As much as Leo wanted to press on, he wouldn’t argue. They’d left the handcar near the footbridge. If they didn’t have it back in Canon City before seven, they’d risk encountering the return train on the track. “Yes, sir.”

Mr. DeWeece flung his pack onto his back and started down the hillside, taking the winding path of flattened grass carved by their feet earlier in the day. Leo fell in step behind him carrying the bone. He hoped they would reach the Wards’ cabin with time to spare. He wanted to show Jennie what they’d found. An idea struck.
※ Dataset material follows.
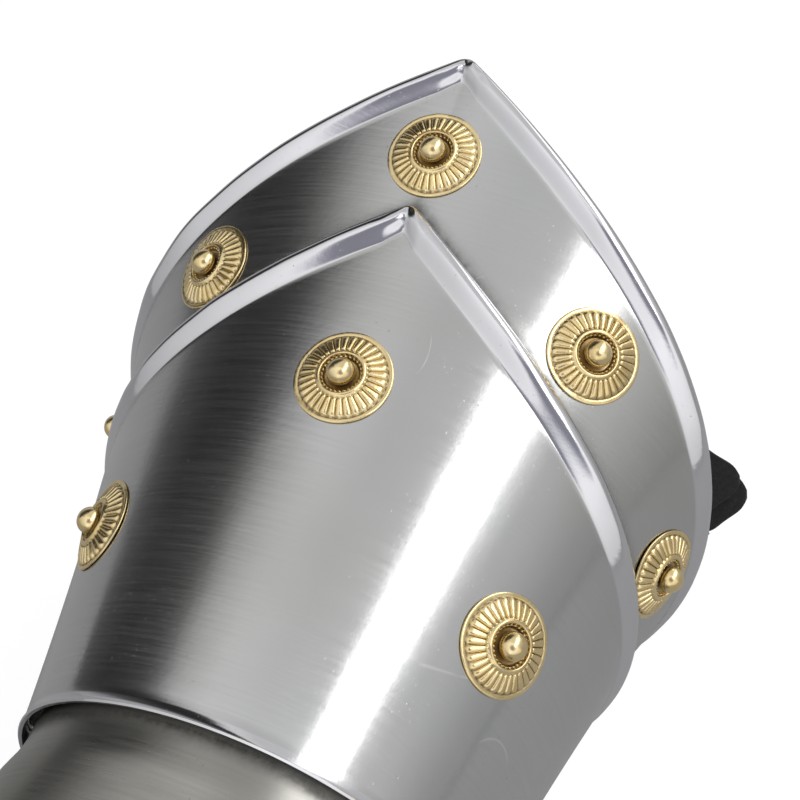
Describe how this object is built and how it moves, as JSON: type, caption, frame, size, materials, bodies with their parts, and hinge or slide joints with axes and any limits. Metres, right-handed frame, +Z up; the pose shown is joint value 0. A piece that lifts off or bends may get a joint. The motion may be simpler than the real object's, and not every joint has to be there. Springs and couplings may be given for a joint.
{
  "type": "gauntlet",
  "caption": "Right-hand steel gauntlet with a flared cuff of two overlapping pointed plates, fluted brass rosettes, articulated hand lames, plated fingers and thumb, and a buckled cuff strap.",
  "frame": {"origin": "centre of the bounding box, on the plane the cuff stands on", "axes": "+X from the elbow end to the fingertips, +Y to the thumb side, +Z up from the palm to the back of the hand"},
  "size_m": [0.3282, 0.157, 0.1265],
  "materials": {
    "polished_steel": "satin polished, fine brushing round the cuff",
    "dark_steel": "satin polished, slightly darker",
    "rivet_steel": "domed and polished",
    "buckle_steel": "bright",
    "rosette_brass": "gold brass with dark tarnish in the flutes",
    "rivet_brass": "polished dome",
    "strap_leather": "matt black suede"
  },
  "bodies": {
    "cuff": {"main_cuff_plate": "polished_steel", "rear_cuff_plate": "polished_steel", "rosette_main_centre": "rosette_brass", "rosette_rivet_main_centre": "rivet_brass", "rosette_main_left": "rosette_brass", "rosette_rivet_main_left": "rivet_brass", "rosette_main_right": "rosette_brass", "rosette_rivet_main_right": "rivet_brass", "rosette_rear_centre": "rosette_brass", "rosette_rivet_rear_centre": "rivet_brass", "rosette_rear_inner_left": "rosette_brass", "rosette_rivet_rear_inner_left": "rivet_brass", "rosette_rear_inner_right": "rosette_brass", "rosette_rivet_rear_inner_right": "rivet_brass", "rosette_rear_outer_left": "rosette_brass", "rosette_rivet_rear_outer_left": "rivet_brass", "rosette_rear_outer_right": "rosette_brass", "rosette_rivet_rear_outer_right": "rivet_brass", "wrist_rivet_thumb_side": "rivet_steel", "wrist_rivet_little_side": "rivet_steel", "closure_strap": "strap_leather", "buckle_chape": "strap_leather", "buckle_frame": "buckle_steel", "strap_rivet_little_side": "rivet_steel", "strap_rivet_thumb_side": "rivet_steel"},
    "hand": {"hand_plate": "dark_steel", "lame_rivet_1_thumb_side": "rivet_steel", "lame_rivet_1_little_side": "rivet_steel", "palm_strap": "strap_leather", "thumb_leather_strip": "strap_leather"},
    "lame_1": {"metacarpal_lame_1": "dark_steel", "lame_rivet_2_thumb_side": "rivet_steel", "lame_rivet_2_little_side": "rivet_steel"},
    "lame_2": {"metacarpal_lame_2": "dark_steel", "lame_rivet_3_thumb_side": "rivet_steel", "lame_rivet_3_little_side": "rivet_steel"},
    "knuckles": {"knuckle_plate": "dark_steel", "index_leather_strip": "strap_leather", "middle_leather_strip": "strap_leather", "ring_leather_strip": "strap_leather", "little_leather_strip": "strap_leather"},
    "index_proximal": {"index_proximal_plate": "dark_steel"},
    "index_middle": {"index_middle_plate": "dark_steel"},
    "index_tip": {"index_tip_plate": "dark_steel"},
    "middle_proximal": {"middle_proximal_plate": "dark_steel"},
    "middle_middle": {"middle_middle_plate": "dark_steel"},
    "middle_tip": {"middle_tip_plate": "dark_steel"},
    "ring_proximal": {"ring_proximal_plate": "dark_steel"},
    "ring_middle": {"ring_middle_plate": "dark_steel"},
    "ring_tip": {"ring_tip_plate": "dark_steel"},
    "little_proximal": {"little_proximal_plate": "dark_steel"},
    "little_middle": {"little_middle_plate": "dark_steel"},
    "little_tip": {"little_tip_plate": "dark_steel"},
    "thumb_base": {"thumb_base_plate": "dark_steel"},
    "thumb_proximal": {"thumb_proximal_plate": "dark_steel"},
    "thumb_tip": {"thumb_tip_plate": "dark_steel"},
    "prong": {"buckle_prong": "buckle_steel"}
  },
  "joints": [
    {"name": "wrist_hinge", "type": "hinge", "parent": "cuff", "child": "hand", "pos_m": [-0.02567, -0.00699, 0.04], "axis": [0, 1, 0], "range_deg": [-15, 20]},
    {"name": "lame_1_hinge", "type": "hinge", "parent": "hand", "child": "lame_1", "pos_m": [0.00994, -0.00699, 0.03463], "axis": [0, 1, 0], "range_deg": [-2, 8]},
    {"name": "lame_2_hinge", "type": "hinge", "parent": "lame_1", "child": "lame_2", "pos_m": [0.02769, -0.00699, 0.03144], "axis": [0, 1, 0], "range_deg": [-2, 8]},
    {"name": "knuckle_hinge", "type": "hinge", "parent": "lame_2", "child": "knuckles", "pos_m": [0.04543, -0.00699, 0.02826], "axis": [0, 1, 0], "range_deg": [-2, 8]},
    {"name": "index_knuckle_hinge", "type": "hinge", "parent": "knuckles", "child": "index_proximal", "pos_m": [0.07071, 0.02661, 0.0372], "axis": [-0.0595, 0.9982, 0.0073], "range_deg": [-4, 52], "deforming": ["index_leather_strip"]},
    {"name": "index_middle_joint", "type": "hinge", "parent": "index_proximal", "child": "index_middle", "pos_m": [0.11221, 0.02916, 0.02625], "axis": [-0.0595, 0.9982, 0.0073], "range_deg": [-10, 64], "deforming": ["index_leather_strip"]},
    {"name": "index_tip_joint", "type": "hinge", "parent": "index_middle", "child": "index_tip", "pos_m": [0.13651, 0.0307, 0.01457], "axis": [-0.0595, 0.9982, 0.0073], "range_deg": [-8, 36], "deforming": ["index_leather_strip"]},
    {"name": "middle_knuckle_hinge", "type": "hinge", "parent": "knuckles", "child": "middle_proximal", "pos_m": [0.07124, 0.00431, 0.04156], "axis": [-0.0179, 0.9998, 0.0022], "range_deg": [-4, 52], "deforming": ["middle_leather_strip"]},
    {"name": "middle_middle_joint", "type": "hinge", "parent": "middle_proximal", "child": "middle_middle", "pos_m": [0.11549, 0.00513, 0.02902], "axis": [-0.0179, 0.9998, 0.0022], "range_deg": [-10, 64], "deforming": ["middle_leather_strip"]},
    {"name": "middle_tip_joint", "type": "hinge", "parent": "middle_middle", "child": "middle_tip", "pos_m": [0.14229, 0.00563, 0.01554], "axis": [-0.0179, 0.9998, 0.0022], "range_deg": [-8, 36], "deforming": ["middle_leather_strip"]},
    {"name": "ring_knuckle_hinge", "type": "hinge", "parent": "knuckles", "child": "ring_proximal", "pos_m": [0.07127, -0.01819, 0.04176], "axis": [0.0218, 0.9998, -0.0027], "range_deg": [-4, 52], "deforming": ["ring_leather_strip"]},
    {"name": "ring_middle_joint", "type": "hinge", "parent": "ring_proximal", "child": "ring_middle", "pos_m": [0.11227, -0.01912, 0.02884], "axis": [0.0218, 0.9998, -0.0027], "range_deg": [-10, 64], "deforming": ["ring_leather_strip"]},
    {"name": "ring_tip_joint", "type": "hinge", "parent": "ring_middle", "child": "ring_tip", "pos_m": [0.1369, -0.0197, 0.01553], "axis": [0.0218, 0.9998, -0.0027], "range_deg": [-8, 36], "deforming": ["ring_leather_strip"]},
    {"name": "little_knuckle_hinge", "type": "hinge", "parent": "knuckles", "child": "little_proximal", "pos_m": [0.07089, -0.03959, 0.03864], "axis": [0.0595, 0.9982, -0.0073], "range_deg": [-10, 52], "deforming": ["little_leather_strip"]},
    {"name": "little_middle_joint", "type": "hinge", "parent": "little_proximal", "child": "little_middle", "pos_m": [0.10254, -0.04157, 0.0264], "axis": [0.0595, 0.9982, -0.0073], "range_deg": [-10, 64], "deforming": ["little_leather_strip"]},
    {"name": "little_tip_joint", "type": "hinge", "parent": "little_middle", "child": "little_tip", "pos_m": [0.12116, -0.04276, 0.01474], "axis": [0.0595, 0.9982, -0.0073], "range_deg": [-8, 36], "deforming": ["little_leather_strip"]},
    {"name": "thumb_base_hinge", "type": "hinge", "parent": "hand", "child": "thumb_base", "pos_m": [0.00516, 0.03901, 0.01204], "axis": [-0.2995, 0.5487, -0.7805], "range_deg": [-8, 4], "deforming": ["thumb_leather_strip"]},
    {"name": "thumb_middle_joint", "type": "hinge", "parent": "thumb_base", "child": "thumb_proximal", "pos_m": [0.03337, 0.05609, 0.01322], "axis": [-0.2995, 0.5487, -0.7805], "range_deg": [-10, 20], "deforming": ["thumb_leather_strip"]},
    {"name": "thumb_tip_joint", "type": "hinge", "parent": "thumb_proximal", "child": "thumb_tip", "pos_m": [0.05919, 0.06664, 0.01073], "axis": [-0.2995, 0.5487, -0.7805], "range_deg": [-8, 25], "deforming": ["thumb_leather_strip"]},
    {"name": "prong_hinge", "type": "hinge", "parent": "cuff", "child": "prong", "pos_m": [-0.08807, 0.00501, 0.0123], "axis": [1, 0, 0], "range_deg": [0, 10]}
  ]
}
“Mr. DeWeece, I suggest we leave this bone with Jennie at the cabin. She could do a sketch of it. If you give her the coordinates you recorded, she can add those and today’s date to the drawing for later reference.” The ground was becoming steeper. He shifted the bone to one arm, giving him a better view of the ground. He didn’t want to trip and fall on this precious piece of history. “If she does the same with other bones we locate, the sketches with their discovery dates and locations would make a nice addition to a portfolio.”

“That’s a fine idea.” DeWeece tossed a grin over his shoulder. “Since two bones have already been found apart from a skeleton, chances are we’ll make similar discoveries of single specimens. It would be good to have a precise record of which bones were found where.” They reached a slight plateau, and his pace sped, as did his words. “Perhaps after we’ve located sufficient bones to determine the species from which they came, I’ll write an article for one of the science magazines. People might be interested in knowing how much work is involved in uncovering these evidences of life from the past.”
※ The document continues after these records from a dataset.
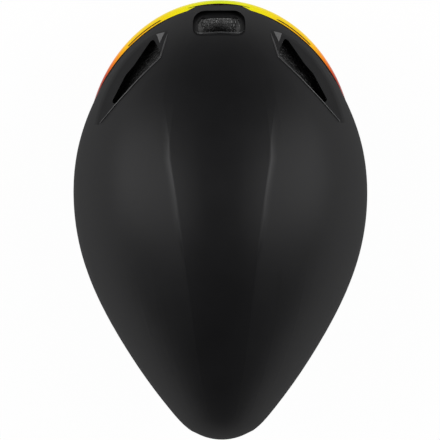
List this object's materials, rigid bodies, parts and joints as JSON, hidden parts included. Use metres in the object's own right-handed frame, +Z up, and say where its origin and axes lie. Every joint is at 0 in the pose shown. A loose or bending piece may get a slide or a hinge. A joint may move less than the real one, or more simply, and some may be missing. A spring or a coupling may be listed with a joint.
{
  "type": "aero time trial helmet",
  "caption": "Teardrop time trial helmet with a wrap-round mirrored visor, side scoops, foam liner, dial-adjusted fit ring and harness.",
  "frame": {"origin": "centre of the bounding box's base, at the height of the rim that the helmet stands on", "axes": "-Y is where the rider looks, +X is the rider's left, +Z is up"},
  "size_m": [0.2182, 0.3246, 0.1933],
  "materials": {
    "shell": "matt black polycarbonate with a soft sheen",
    "rim": "matt black moulded rim",
    "foam": "dark grey beaded expanded polystyrene",
    "trim": "satin black",
    "lens": "mirror coated, yellow to red-orange",
    "magnet": "nickel plated",
    "pad": "brushed knit over foam",
    "web": "woven black webbing",
    "fit_plastic": "moulded black nylon",
    "dial": "soft touch black",
    "screw": "blackened steel",
    "buckle": "moulded black"
  },
  "bodies": {
    "helmet": {"outer_shell": "shell", "lower_shell": "rim", "foam_liner": "foam", "exhaust_surround": "trim", "shell_magnets": "magnet", "brow_pad": "pad", "crown_pads": "pad", "side_pad_left": "pad", "side_pad_right": "pad", "temple_pins": "fit_plastic", "strap_anchors": "fit_plastic", "front_strap_left": "web", "front_strap_right": "web", "rear_strap_left": "web", "rear_strap_right": "web", "strap_divider_left": "buckle", "strap_divider_right": "buckle", "chin_strap_left": "web", "chin_strap_right": "web", "buckle_socket": "buckle", "socket_magnet": "magnet"},
    "visor": {"visor_lens": "lens", "visor_magnet_cups": "trim", "visor_magnets": "magnet"},
    "fit_ring": {"headband_left": "fit_plastic", "headband_right": "fit_plastic", "adjuster_housing": "fit_plastic", "adjuster_cover": "trim", "occipital_cradle": "fit_plastic", "cradle_pads": "pad"},
    "belt_left": {"fit_belt_left": "fit_plastic"},
    "belt_right": {"fit_belt_right": "fit_plastic"},
    "dial": {"dial_knob": "dial", "dial_pinion": "fit_plastic", "dial_screw": "screw"},
    "buckle": {"buckle_tongue": "buckle", "tongue_magnet": "magnet", "pull_tab": "dial"}
  },
  "joints": [
    {"name": "visor_release", "type": "slide", "parent": "helmet", "child": "visor", "axis": [0, -1, 0], "range_m": [0, 0.06]},
    {"name": "retention_tilt", "type": "hinge", "parent": "helmet", "child": "fit_ring", "pos_m": [0, -0.045, 0.088], "axis": [1, 0, 0], "range_deg": [-4, 4]},
    {"name": "dial_turn", "type": "hinge", "parent": "fit_ring", "child": "dial", "pos_m": [0, 0.00122, 0.06645], "axis": [0, -0.9063, 0.4226], "range_deg": [0, 123.9]},
    {"name": "belt_left_slide", "type": "hinge", "parent": "fit_ring", "child": "belt_left", "pos_m": [0, 0.00122, 0.06645], "axis": [0, 0.4226, 0.9063], "range_deg": [0, 10]},
    {"name": "belt_right_slide", "type": "hinge", "parent": "fit_ring", "child": "belt_right", "pos_m": [0, 0.00122, 0.06645], "axis": [0, -0.4226, -0.9063], "range_deg": [0, 10]},
    {"name": "buckle_release", "type": "slide", "parent": "helmet", "child": "buckle", "axis": [0, -1, 0], "range_m": [0, 0.019], "deforming": ["chin_strap_right"]}
  ],
  "couplings": [
    {"joint": "belt_left_slide", "follows": "dial_turn", "ratio": 0.080645},
    {"joint": "belt_right_slide", "follows": "dial_turn", "ratio": 0.080645}
  ]
}
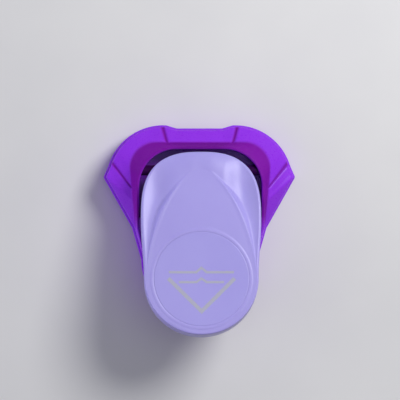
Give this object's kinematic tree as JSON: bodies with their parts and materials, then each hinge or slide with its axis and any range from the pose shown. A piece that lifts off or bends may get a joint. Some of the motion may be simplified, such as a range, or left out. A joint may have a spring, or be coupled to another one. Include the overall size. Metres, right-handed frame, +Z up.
{
  "type": "corner punch",
  "caption": "Lever-action corner punch: a winged plastic casing with a 45 degree paper slot, and a pivoted thumb lever that drives a sprung steel cutter through a die",
  "frame": {"origin": "Centre of the bounding box in plan, on the plane of the table that the base rests on.", "axes": "+Z up. -Y is the front, where the paper's corner goes in. +Y is the thumb end of the lever. X runs across, and YZ is the plane of symmetry."},
  "size_m": [0.0896, 0.0986, 0.0538],
  "materials": {
    "casing": "glossy moulded plastic, vivid purple, slightly translucent",
    "lever_plastic": "satin-gloss moulded plastic, pale lavender",
    "disc_plastic": "satin moulded plastic, pale lavender",
    "core_plastic": "matt natural white moulded plastic",
    "carrier_plastic": "matt white acetal",
    "tool_steel": "hardened and surface-ground",
    "plate_steel": "blanked sheet steel",
    "bright_steel": "drawn bright steel rod",
    "spring_steel": "drawn spring wire",
    "screw_steel": "zinc-plated"
  },
  "bodies": {
    "casing": {"base_tray": "casing", "upper_housing": "casing", "die_plate": "tool_steel", "corner_fence": "plate_steel", "guide_plate": "plate_steel", "die_rivets": "bright_steel", "guide_post_left": "bright_steel", "guide_post_right": "bright_steel", "return_spring_left": "spring_steel", "return_spring_right": "spring_steel", "pivot_pin": "bright_steel", "base_screws": "screw_steel"},
    "lever": {"lever_shell": "lever_plastic", "lever_core": "core_plastic", "thumb_disc": "disc_plastic", "presser_pin": "bright_steel", "lever_screws": "screw_steel"},
    "punch": {"punch_cutter": "tool_steel", "punch_carrier": "carrier_plastic", "wear_plate": "plate_steel", "punch_screws": "screw_steel"}
  },
  "joints": [
    {"name": "lever_hinge", "type": "hinge", "parent": "casing", "child": "lever", "pos_m": [0, -0.028, 0.0303], "axis": [-1, 0, 0], "range_deg": [0, 9.75], "stiffness_Nm_per_rad": 3.3, "springref_deg": -9.74},
    {"name": "punch_slide", "type": "slide", "parent": "casing", "child": "punch", "axis": [0, 0, -1], "range_m": [0, 0.00562], "deforming": ["return_spring_left", "return_spring_right"]}
  ],
  "couplings": [
    {"joint": "punch_slide", "follows": "lever_hinge", "m_per_rad": 0.033}
  ]
}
“I like that idea.” Leo smiled, thinking about Jennie’s drawings printed in a national magazine. He didn’t know any other seventeen-year-old girl who could claim such an honor. “It will only take a minute or two to drop off the information and the bone. Should we do that before going to the handcar?”

Mr. DeWeece gave a decisive nod. “Yes. Let’s.”

Leo fought the urge to break into a run, eager to show Jennie the latest find. Perhaps by the end of the week, he would discover the remainder of the skeleton. If so, she’d have a large project to draw. She’d be so excited. He could hardly wait to tell her.